◆ Set problem ◆
Quote the lines exactly, starting with the line that contains "thing.location = (0.0, 0.0, (top" and ending with the line that contains "obj.matrix_parent_inverse = Matrix.Identity(4)", and leave out all other lines.

Begin Information provided

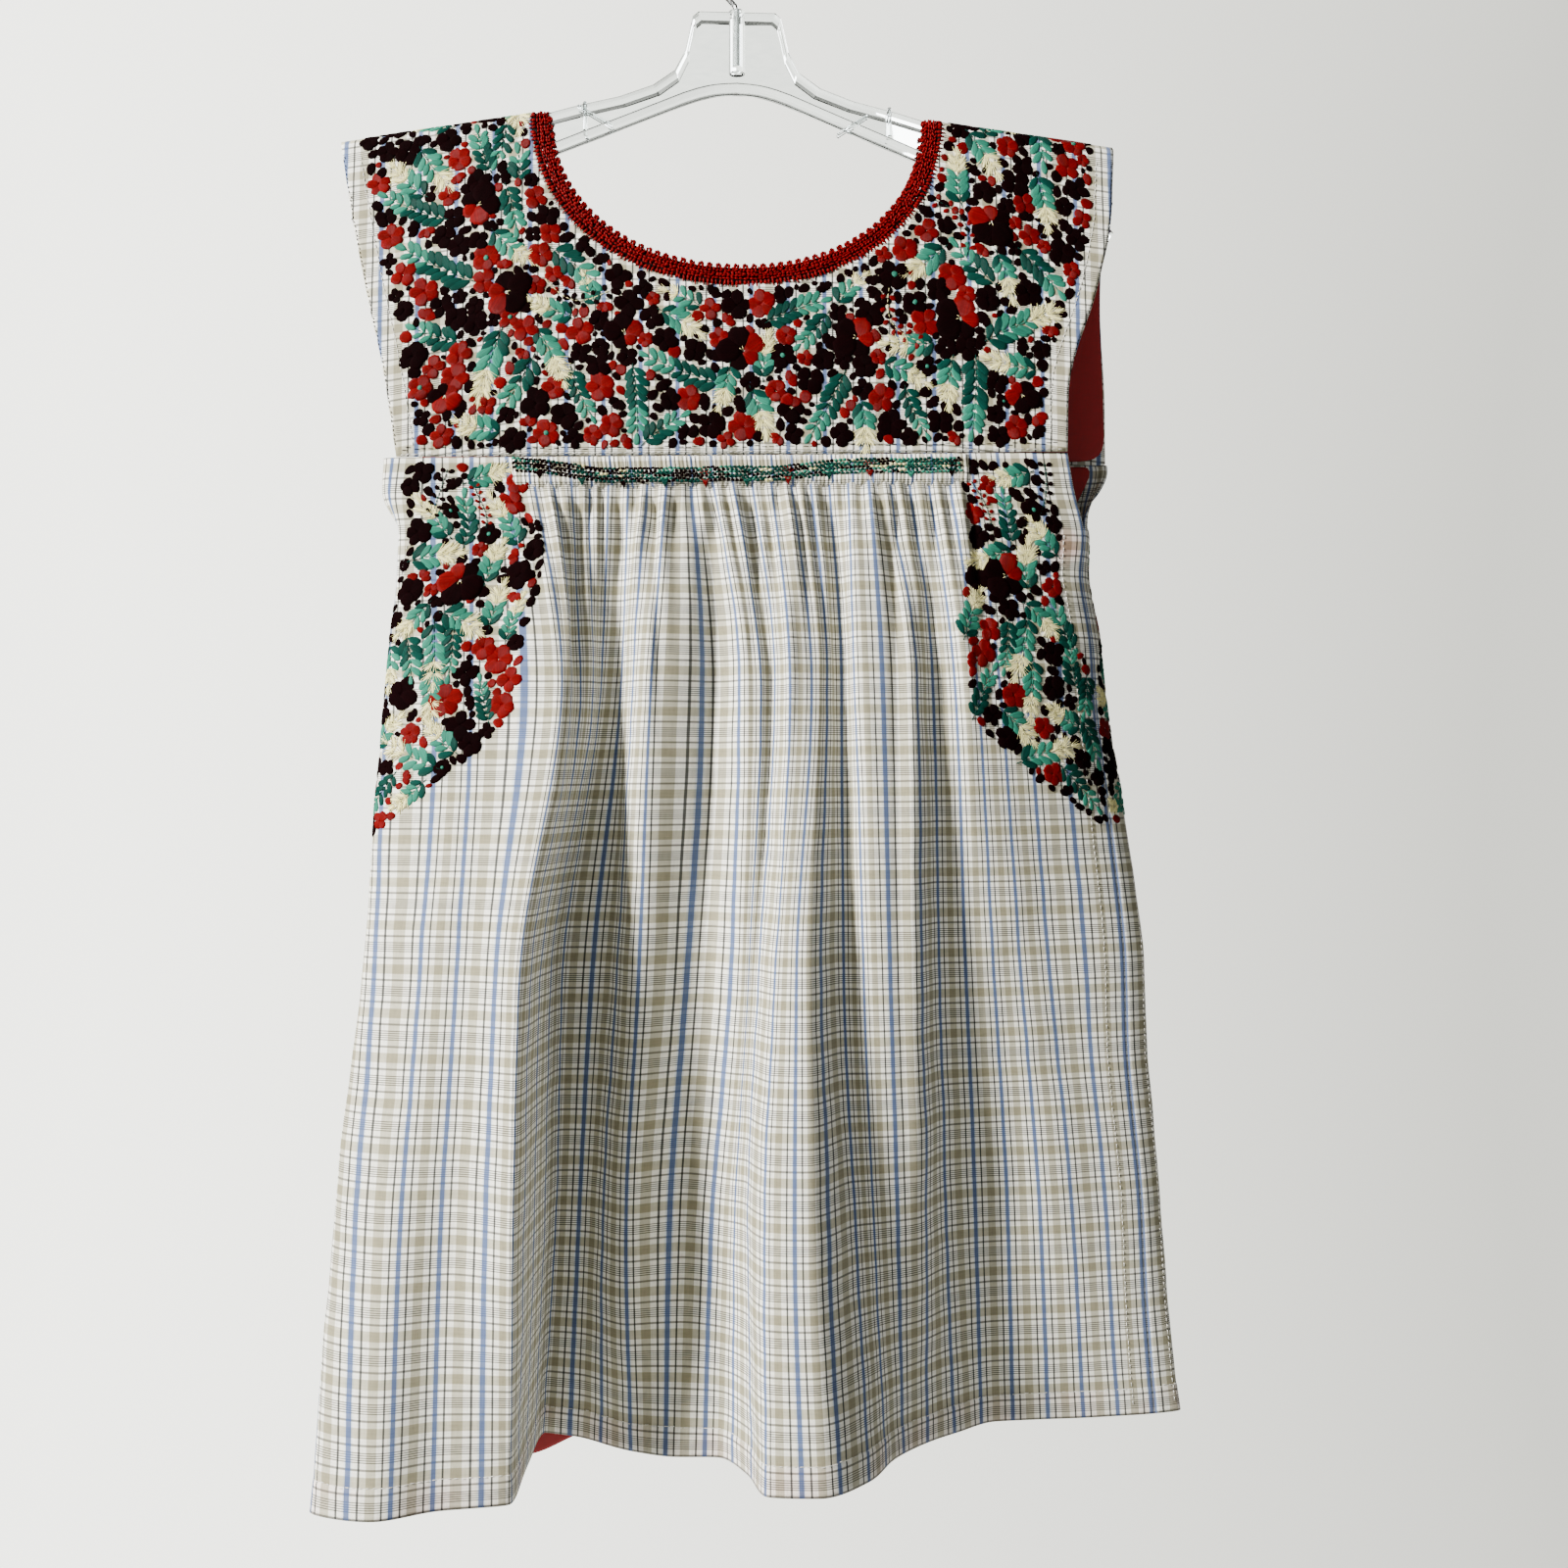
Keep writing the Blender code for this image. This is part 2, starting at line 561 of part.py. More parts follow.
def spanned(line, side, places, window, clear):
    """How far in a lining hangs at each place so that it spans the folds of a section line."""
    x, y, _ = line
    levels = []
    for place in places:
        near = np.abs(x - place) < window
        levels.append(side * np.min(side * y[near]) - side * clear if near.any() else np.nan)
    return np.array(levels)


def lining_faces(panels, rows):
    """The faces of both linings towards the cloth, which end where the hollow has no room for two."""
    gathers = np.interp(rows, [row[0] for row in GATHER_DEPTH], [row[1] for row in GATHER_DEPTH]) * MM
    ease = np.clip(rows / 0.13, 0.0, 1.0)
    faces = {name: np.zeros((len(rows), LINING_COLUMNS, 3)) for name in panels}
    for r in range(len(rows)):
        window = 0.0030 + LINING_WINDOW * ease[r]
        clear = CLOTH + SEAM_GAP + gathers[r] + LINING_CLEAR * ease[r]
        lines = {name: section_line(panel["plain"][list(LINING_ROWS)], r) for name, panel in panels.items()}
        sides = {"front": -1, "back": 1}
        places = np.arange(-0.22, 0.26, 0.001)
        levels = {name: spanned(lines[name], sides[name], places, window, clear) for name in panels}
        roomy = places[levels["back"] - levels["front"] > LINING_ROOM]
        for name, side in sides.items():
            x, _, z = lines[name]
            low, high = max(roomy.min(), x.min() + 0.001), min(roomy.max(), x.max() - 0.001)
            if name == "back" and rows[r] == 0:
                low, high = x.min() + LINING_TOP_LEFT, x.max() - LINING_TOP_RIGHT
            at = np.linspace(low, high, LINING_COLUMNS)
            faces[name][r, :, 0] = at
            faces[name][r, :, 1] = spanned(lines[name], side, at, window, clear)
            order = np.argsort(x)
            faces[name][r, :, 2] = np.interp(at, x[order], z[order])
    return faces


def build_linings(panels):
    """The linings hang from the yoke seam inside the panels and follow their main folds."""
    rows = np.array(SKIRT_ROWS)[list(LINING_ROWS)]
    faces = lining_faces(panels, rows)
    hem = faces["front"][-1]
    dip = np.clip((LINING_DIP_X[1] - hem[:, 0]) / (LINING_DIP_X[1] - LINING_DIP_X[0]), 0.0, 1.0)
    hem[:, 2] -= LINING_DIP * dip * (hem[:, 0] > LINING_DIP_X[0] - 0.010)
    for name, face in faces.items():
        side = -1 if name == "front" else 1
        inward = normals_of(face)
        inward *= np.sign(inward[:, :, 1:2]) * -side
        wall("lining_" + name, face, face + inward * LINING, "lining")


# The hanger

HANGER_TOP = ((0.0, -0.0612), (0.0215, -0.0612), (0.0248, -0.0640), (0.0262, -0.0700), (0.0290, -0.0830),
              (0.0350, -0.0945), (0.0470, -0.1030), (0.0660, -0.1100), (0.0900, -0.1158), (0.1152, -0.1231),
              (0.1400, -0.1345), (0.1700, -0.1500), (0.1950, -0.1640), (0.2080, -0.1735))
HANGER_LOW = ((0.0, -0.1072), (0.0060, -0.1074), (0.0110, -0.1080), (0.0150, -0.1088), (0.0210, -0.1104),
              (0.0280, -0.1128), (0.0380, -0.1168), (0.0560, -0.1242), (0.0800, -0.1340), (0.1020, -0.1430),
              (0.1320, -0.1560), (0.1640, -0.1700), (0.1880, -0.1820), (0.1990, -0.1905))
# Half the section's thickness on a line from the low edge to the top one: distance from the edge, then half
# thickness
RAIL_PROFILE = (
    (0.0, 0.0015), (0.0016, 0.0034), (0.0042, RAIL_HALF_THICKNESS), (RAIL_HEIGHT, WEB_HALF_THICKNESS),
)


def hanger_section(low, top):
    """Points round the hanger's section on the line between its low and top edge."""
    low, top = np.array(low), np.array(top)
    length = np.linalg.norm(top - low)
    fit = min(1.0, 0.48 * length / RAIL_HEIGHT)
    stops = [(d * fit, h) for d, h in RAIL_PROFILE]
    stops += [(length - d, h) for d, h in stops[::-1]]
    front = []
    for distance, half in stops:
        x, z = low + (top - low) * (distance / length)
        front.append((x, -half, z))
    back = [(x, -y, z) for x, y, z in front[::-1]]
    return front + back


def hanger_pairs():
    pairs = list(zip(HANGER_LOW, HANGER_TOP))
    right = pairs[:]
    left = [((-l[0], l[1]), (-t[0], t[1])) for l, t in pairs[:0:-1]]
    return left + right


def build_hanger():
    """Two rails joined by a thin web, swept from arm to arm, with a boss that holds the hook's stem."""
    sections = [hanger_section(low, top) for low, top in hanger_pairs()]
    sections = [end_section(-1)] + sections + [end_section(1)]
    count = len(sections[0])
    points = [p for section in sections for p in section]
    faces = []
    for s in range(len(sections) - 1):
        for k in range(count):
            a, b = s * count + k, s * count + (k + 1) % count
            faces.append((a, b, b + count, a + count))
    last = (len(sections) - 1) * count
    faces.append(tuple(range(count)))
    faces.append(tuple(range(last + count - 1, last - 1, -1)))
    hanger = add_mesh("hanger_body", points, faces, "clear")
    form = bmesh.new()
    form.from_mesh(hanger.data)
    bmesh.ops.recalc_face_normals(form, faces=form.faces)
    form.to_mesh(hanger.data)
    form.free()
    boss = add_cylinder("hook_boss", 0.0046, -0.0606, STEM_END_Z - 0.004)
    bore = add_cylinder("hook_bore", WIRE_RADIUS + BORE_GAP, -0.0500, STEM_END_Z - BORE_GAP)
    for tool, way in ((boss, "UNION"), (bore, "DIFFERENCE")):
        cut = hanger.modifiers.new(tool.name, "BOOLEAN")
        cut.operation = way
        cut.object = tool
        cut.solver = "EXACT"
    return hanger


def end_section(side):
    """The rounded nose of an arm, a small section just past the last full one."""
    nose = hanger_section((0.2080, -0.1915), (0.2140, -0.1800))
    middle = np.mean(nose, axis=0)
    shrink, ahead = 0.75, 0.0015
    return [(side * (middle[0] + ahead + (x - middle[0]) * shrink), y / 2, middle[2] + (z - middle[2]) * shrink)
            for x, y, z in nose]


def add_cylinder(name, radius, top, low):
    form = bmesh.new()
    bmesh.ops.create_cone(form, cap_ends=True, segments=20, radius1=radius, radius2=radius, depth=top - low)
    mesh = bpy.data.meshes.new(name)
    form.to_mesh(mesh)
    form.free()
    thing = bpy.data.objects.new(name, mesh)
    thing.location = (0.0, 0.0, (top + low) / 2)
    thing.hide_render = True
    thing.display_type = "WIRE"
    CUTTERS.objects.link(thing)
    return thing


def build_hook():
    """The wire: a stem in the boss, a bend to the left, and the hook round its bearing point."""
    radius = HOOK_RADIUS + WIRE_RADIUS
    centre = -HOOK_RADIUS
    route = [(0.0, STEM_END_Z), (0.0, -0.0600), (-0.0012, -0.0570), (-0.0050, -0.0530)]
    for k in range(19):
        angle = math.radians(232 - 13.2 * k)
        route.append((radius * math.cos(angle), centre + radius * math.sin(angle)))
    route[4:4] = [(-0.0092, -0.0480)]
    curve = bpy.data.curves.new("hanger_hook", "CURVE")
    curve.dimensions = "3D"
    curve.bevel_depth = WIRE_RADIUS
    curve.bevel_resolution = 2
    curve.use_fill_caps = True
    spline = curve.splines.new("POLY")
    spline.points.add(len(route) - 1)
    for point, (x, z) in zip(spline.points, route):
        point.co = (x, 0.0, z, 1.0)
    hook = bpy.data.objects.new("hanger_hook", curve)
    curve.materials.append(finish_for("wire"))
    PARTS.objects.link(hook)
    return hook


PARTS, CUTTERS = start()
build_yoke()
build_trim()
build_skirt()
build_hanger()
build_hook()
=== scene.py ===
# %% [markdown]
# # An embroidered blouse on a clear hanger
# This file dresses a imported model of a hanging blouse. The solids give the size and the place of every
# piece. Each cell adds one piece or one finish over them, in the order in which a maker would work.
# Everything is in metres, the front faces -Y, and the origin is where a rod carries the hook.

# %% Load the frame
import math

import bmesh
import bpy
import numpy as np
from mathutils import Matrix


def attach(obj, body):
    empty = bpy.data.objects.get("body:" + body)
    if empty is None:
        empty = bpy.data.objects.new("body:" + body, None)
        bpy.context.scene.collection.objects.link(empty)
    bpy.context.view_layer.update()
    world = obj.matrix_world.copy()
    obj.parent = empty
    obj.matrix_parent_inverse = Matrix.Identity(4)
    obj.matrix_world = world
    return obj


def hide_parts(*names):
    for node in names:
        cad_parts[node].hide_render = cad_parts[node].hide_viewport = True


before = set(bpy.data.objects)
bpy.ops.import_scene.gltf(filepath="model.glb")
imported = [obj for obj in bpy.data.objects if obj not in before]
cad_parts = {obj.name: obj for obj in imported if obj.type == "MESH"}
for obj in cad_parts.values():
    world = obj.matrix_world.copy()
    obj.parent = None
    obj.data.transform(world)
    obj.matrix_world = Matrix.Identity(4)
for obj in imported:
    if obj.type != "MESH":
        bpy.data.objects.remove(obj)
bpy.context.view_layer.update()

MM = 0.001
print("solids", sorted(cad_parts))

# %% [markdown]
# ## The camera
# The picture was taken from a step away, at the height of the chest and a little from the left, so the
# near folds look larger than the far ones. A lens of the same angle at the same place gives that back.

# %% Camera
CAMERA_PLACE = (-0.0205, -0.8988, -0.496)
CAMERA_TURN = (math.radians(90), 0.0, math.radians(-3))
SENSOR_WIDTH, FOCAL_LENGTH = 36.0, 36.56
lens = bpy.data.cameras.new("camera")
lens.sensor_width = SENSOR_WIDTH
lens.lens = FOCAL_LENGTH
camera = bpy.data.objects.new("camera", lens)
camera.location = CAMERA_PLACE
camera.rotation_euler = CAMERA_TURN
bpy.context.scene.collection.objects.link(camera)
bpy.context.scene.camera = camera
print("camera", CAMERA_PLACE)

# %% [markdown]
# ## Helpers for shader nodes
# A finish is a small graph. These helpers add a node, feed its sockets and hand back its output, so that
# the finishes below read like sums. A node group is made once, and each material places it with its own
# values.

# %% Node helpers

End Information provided

◆ Solved problem ◆
    thing.location = (0.0, 0.0, (top + low) / 2)
    thing.hide_render = True
    thing.display_type = "WIRE"
    CUTTERS.objects.link(thing)
    return thing


def build_hook():
    """The wire: a stem in the boss, a bend to the left, and the hook round its bearing point."""
    radius = HOOK_RADIUS + WIRE_RADIUS
    centre = -HOOK_RADIUS
    route = [(0.0, STEM_END_Z), (0.0, -0.0600), (-0.0012, -0.0570), (-0.0050, -0.0530)]
    for k in range(19):
        angle = math.radians(232 - 13.2 * k)
        route.append((radius * math.cos(angle), centre + radius * math.sin(angle)))
    route[4:4] = [(-0.0092, -0.0480)]
    curve = bpy.data.curves.new("hanger_hook", "CURVE")
    curve.dimensions = "3D"
    curve.bevel_depth = WIRE_RADIUS
    curve.bevel_resolution = 2
    curve.use_fill_caps = True
    spline = curve.splines.new("POLY")
    spline.points.add(len(route) - 1)
    for point, (x, z) in zip(spline.points, route):
        point.co = (x, 0.0, z, 1.0)
    hook = bpy.data.objects.new("hanger_hook", curve)
    curve.materials.append(finish_for("wire"))
    PARTS.objects.link(hook)
    return hook


PARTS, CUTTERS = start()
build_yoke()
build_trim()
build_skirt()
build_hanger()
build_hook()
=== scene.py ===
# %% [markdown]
# # An embroidered blouse on a clear hanger
# This file dresses a imported model of a hanging blouse. The solids give the size and the place of every
# piece. Each cell adds one piece or one finish over them, in the order in which a maker would work.
# Everything is in metres, the front faces -Y, and the origin is where a rod carries the hook.

# %% Load the frame
import math

import bmesh
import bpy
import numpy as np
from mathutils import Matrix


def attach(obj, body):
    empty = bpy.data.objects.get("body:" + body)
    if empty is None:
        empty = bpy.data.objects.new("body:" + body, None)
        bpy.context.scene.collection.objects.link(empty)
    bpy.context.view_layer.update()
    world = obj.matrix_world.copy()
    obj.parent = empty
    obj.matrix_parent_inverse = Matrix.Identity(4)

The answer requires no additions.